Political pundits everywhere have noted the humour in all this. "What's next?" sputtered Rex Murphy on the CBC the other night: "Mike Holmes for governor-general?"

But there's method in the government's - and our - madness. The program is designed to get people to do these jobs sooner rather than later, thereby qualifying as a stimulus. And I'm mostly hearing about small jobs, ones that won't break the bank, but will give everyone who participates - homeowners and contractors alike - a psychological boost as we decide whether or not to believe, as even Ben Bernanke, chair of the Federal Reserve, is saying down south, that the recession is truly over.

We used to hear about "affordable luxury" being whittled down to a designer coffee. But I think we're braver and smarter than that. Affordable luxury is getting rid of that slightly rusted bathroom sink or installing built-in shelves. Feathering one's nest breeds far more optimism than moodily sipping a soy latte and reading the stock index.

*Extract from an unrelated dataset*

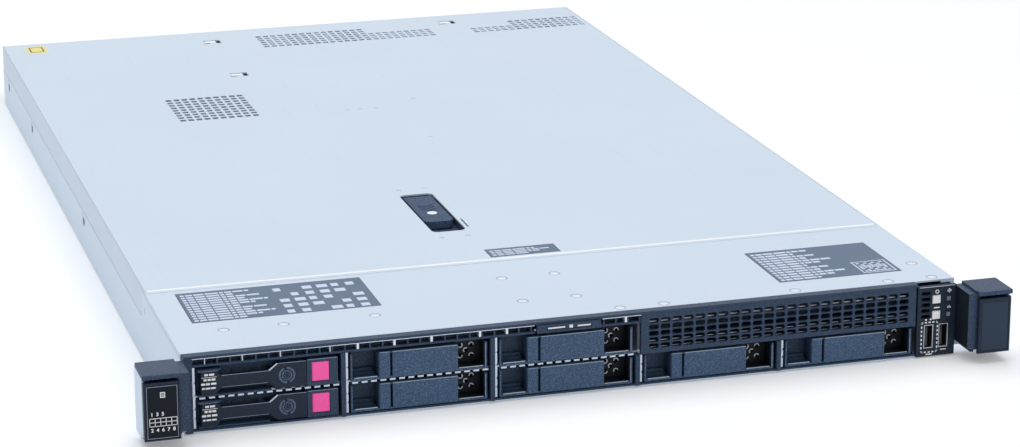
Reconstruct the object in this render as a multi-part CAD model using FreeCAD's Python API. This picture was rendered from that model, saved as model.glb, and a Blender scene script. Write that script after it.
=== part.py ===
import FreeCAD, Part
import math
import os
from FreeCAD import Vector

# 1U rack server: 19-inch chassis, eight small-form-factor drive bays, sliding top cover.
# Millimetres. +X to the right seen from the front, +Y to the rear, +Z up.
# Origin: underside of the chassis, middle of its width, rear face of the rack flanges.

# ---------------------------------------------------------------- driving dimensions
rack_hole_span = 465.1    # hole to hole of a 19-inch rack
rack_hole_edge = 8.75     # rack hole to the outer edge of an ear
rack_clear = 15.25        # rack hole to the chassis's side wall
rack_width = rack_hole_span + 2 * rack_hole_edge
body_width = rack_hole_span - 2 * rack_clear
half = body_width / 2
body_height = 42.9        # one rack unit less its clearance
body_depth = 702.0        # front edge of the sheet metal to the rear panel
sheet = 1.0               # steel sheet of chassis, cover, hood and cage
bezel_proud = 5.0         # front face of bezel, carriers and blanks ahead of the sheet metal

slide_gap = 0.3           # between pieces that slide past each other
snap_gap = 0.3            # round a piece that presses or snaps in
pin_clearance = 0.05      # radial, pin in its bore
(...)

I'm a veteran of both big and small renos, even though the former pushed me to the edge of insanity. But renovation is a bit like childbirth - once it's over, you forget the pain. And bonus, you don't have to save for your house's education! I've been scrutinizing the government's list of what is an allowable expense under the new tax credit. Furniture, obviously is a no go, as is regular maintenance. But what about - and I realize how unsexy this is - brand-new sewage pipes in the basement? We've had to spend thousands on that this summer, after multiple visits by so-called drain "experts" who now arrive officiously with cameras and probes and give your house what amounts to a colonoscopy. Mystified and alarmed, you peer at the camera screen while they point out: "See? Right there, that's where your root problem is. All that clay pipe needs to go."

If they have new furnaces on the list, surely the government could help me out here - or if there's an election before the tax credit is actually passed, another more enterprising party's platform will include an expanded list of allowable expenses.

In the meantime, like many others, I'm staring intently around my house, wondering what else I can "enhance" without going too far out on a financial limb. Even thinking about these small renos makes me happy.

Hope, it turns out, is not, as poet Emily Dickinson famously wrote, "the thing with feathers." It is another trip to Home Depot. And maybe Karl Marx got it wrong too. Renovation, not religion, is the opiate of the people.